Notes from underground: Push to legalize basement apartments surfaces

Wonder how much the Batcave would rent for...
Wonder how much the Batcave would rent for…

In this rental market, living on the cheap in an underground basement apartment seems preferable to shelling out big Gs for a place in Boerum Hill, or sharing a bed with a himalayan cat-loving Fred Astaire aspirant. Sadly, many of these subterranean living spaces are illegal, since it’s against city housing code to rent out an apartment that’s more than 50 percent “below grade.” But Manhattan Borough President Scott Stringer wants to help you get your hands on an awesome, cheap, underground lair: he says it’s time for these basement apartments to come “out of the shadows”, and he’s pushing for the city to legitimize them.

These underground living spaces sound like great deals; Crain’s lists a one-bed with a living room, bathroom and kitchen in Astoria at $900-a-month. In addition to drawing in poor broke youngsters like us, basement apartments are popular among immigrants and other city newcomers. And New York wouldn’t be the first to legitimize below-grade dwellings, since Orlando, Florida and Santa Cruz, California have recently altered their safety codes to accommodate offbeat apartments. Stringer says reworking the codes will help spur the economy and put thousands more affordable housing units on the market, which sounds to us like a major win for all (though critics point out that, assuming most people rent out their basement apartments anyway, it won’t actually increase available housing, just available legal housing).

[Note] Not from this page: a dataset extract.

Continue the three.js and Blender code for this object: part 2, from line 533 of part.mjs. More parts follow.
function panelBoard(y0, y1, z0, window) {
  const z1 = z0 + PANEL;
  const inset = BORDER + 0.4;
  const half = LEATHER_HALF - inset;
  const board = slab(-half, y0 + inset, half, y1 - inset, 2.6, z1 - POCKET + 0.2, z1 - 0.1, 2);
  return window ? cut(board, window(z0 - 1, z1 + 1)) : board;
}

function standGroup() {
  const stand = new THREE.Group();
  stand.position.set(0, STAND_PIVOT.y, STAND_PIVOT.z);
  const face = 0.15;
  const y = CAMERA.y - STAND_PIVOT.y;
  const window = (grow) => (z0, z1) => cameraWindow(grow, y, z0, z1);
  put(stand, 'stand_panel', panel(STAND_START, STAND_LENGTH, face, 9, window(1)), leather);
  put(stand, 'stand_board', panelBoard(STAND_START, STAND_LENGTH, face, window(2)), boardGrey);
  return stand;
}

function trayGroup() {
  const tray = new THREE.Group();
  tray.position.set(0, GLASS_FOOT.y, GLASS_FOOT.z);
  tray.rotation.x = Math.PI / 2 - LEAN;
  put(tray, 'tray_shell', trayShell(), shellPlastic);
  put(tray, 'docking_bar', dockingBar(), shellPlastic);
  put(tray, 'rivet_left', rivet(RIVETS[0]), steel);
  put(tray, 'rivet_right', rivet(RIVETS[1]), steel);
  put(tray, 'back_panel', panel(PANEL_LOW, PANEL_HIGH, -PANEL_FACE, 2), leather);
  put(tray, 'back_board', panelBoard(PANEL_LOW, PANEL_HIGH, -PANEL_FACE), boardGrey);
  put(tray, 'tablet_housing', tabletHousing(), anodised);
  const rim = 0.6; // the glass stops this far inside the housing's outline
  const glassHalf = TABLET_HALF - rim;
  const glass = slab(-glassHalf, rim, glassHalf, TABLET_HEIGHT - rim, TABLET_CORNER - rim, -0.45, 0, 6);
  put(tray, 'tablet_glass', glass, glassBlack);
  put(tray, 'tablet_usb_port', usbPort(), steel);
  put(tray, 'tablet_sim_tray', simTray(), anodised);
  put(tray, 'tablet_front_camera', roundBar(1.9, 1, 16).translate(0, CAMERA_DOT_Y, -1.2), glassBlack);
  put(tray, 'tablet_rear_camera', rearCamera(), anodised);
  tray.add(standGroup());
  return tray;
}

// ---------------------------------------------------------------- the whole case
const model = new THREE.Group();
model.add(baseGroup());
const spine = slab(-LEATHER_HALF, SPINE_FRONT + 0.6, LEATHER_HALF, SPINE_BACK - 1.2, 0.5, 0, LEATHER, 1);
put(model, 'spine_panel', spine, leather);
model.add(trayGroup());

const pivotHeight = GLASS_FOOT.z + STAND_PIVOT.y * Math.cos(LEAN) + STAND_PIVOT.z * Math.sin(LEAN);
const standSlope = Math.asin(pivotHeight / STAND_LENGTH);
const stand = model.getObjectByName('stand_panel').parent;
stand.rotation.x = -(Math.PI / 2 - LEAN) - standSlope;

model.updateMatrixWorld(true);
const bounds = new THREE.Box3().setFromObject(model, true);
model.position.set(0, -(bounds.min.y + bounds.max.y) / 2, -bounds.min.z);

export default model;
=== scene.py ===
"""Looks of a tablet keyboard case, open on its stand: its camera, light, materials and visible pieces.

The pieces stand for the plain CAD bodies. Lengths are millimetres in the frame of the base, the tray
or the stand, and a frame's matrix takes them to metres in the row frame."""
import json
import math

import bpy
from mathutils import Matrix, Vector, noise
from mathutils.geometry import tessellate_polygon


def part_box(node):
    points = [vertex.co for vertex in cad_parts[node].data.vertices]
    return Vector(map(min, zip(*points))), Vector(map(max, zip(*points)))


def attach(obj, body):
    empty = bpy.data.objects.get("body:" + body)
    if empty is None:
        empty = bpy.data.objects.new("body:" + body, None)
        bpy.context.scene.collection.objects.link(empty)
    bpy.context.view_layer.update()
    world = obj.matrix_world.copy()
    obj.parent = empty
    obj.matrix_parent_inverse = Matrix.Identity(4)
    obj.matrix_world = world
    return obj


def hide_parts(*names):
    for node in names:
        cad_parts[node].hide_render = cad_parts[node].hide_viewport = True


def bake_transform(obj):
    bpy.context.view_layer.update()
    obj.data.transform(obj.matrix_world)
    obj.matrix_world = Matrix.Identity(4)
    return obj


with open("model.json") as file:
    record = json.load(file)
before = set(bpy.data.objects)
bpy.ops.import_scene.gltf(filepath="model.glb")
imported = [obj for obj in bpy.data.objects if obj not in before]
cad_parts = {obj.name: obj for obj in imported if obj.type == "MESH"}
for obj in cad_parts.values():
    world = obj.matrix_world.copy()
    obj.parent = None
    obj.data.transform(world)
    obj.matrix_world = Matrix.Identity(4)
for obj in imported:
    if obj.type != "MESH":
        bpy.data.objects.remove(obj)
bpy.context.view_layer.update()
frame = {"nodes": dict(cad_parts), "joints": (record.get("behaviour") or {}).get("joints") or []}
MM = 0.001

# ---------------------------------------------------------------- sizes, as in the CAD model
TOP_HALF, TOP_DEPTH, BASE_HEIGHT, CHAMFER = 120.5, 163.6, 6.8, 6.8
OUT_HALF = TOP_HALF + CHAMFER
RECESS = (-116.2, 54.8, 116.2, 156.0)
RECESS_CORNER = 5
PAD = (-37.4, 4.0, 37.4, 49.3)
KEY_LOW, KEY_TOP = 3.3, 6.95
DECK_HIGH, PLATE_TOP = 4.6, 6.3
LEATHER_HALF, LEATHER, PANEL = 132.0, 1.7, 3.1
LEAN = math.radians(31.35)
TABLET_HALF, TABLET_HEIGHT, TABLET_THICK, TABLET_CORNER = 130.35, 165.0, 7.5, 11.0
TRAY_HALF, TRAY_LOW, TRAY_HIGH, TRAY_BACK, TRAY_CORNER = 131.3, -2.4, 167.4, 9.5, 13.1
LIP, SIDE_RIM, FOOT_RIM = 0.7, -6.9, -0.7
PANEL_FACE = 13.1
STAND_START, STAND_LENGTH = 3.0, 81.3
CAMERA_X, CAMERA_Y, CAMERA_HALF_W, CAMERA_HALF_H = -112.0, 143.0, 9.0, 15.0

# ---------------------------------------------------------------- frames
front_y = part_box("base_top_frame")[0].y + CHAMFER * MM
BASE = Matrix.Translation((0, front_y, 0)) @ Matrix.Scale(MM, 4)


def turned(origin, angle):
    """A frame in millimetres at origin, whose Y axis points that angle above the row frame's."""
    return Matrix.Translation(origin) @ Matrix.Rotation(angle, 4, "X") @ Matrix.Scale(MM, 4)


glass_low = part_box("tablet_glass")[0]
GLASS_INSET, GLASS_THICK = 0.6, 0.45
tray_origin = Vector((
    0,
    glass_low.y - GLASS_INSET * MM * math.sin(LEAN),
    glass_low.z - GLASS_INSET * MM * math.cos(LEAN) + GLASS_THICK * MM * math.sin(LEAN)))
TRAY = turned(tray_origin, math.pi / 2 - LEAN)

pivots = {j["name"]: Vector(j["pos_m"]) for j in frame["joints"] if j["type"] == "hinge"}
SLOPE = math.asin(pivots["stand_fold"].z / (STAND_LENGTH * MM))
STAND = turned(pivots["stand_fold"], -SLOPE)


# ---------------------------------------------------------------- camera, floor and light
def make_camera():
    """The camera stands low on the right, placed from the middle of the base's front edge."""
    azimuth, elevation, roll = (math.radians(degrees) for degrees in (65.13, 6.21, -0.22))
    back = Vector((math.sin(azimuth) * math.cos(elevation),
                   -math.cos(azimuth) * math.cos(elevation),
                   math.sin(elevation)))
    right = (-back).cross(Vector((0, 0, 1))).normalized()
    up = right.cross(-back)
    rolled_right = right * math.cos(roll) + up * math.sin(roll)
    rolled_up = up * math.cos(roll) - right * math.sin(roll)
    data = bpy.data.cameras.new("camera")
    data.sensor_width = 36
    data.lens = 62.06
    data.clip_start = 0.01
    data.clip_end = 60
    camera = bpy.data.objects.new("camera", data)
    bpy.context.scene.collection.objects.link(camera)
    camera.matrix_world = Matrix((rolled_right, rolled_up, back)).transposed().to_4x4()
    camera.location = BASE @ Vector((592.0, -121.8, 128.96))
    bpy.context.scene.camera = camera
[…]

Experts estimate there are over 100,000 illegal basement spaces in use, and if Stringer has its way, about 35,000 could become legal soon. So keep that in mind before you renew your lease, though maybe wait until all those rats are gone before you start heading underground.

[h/t Brownstoner]


    • al fair

      i can’t point to when, but it seems to be now. at least, on craigslist, a search for studios and one bedrooms for no more than 900 returns 7 listings: 2 are rooms in shares (people who list those in apartments by owner bug the shit out of me), 3 specifically say they are not in neighborhoods other than astoria (whitestone and east elmhurst), and the other 2 are for studios.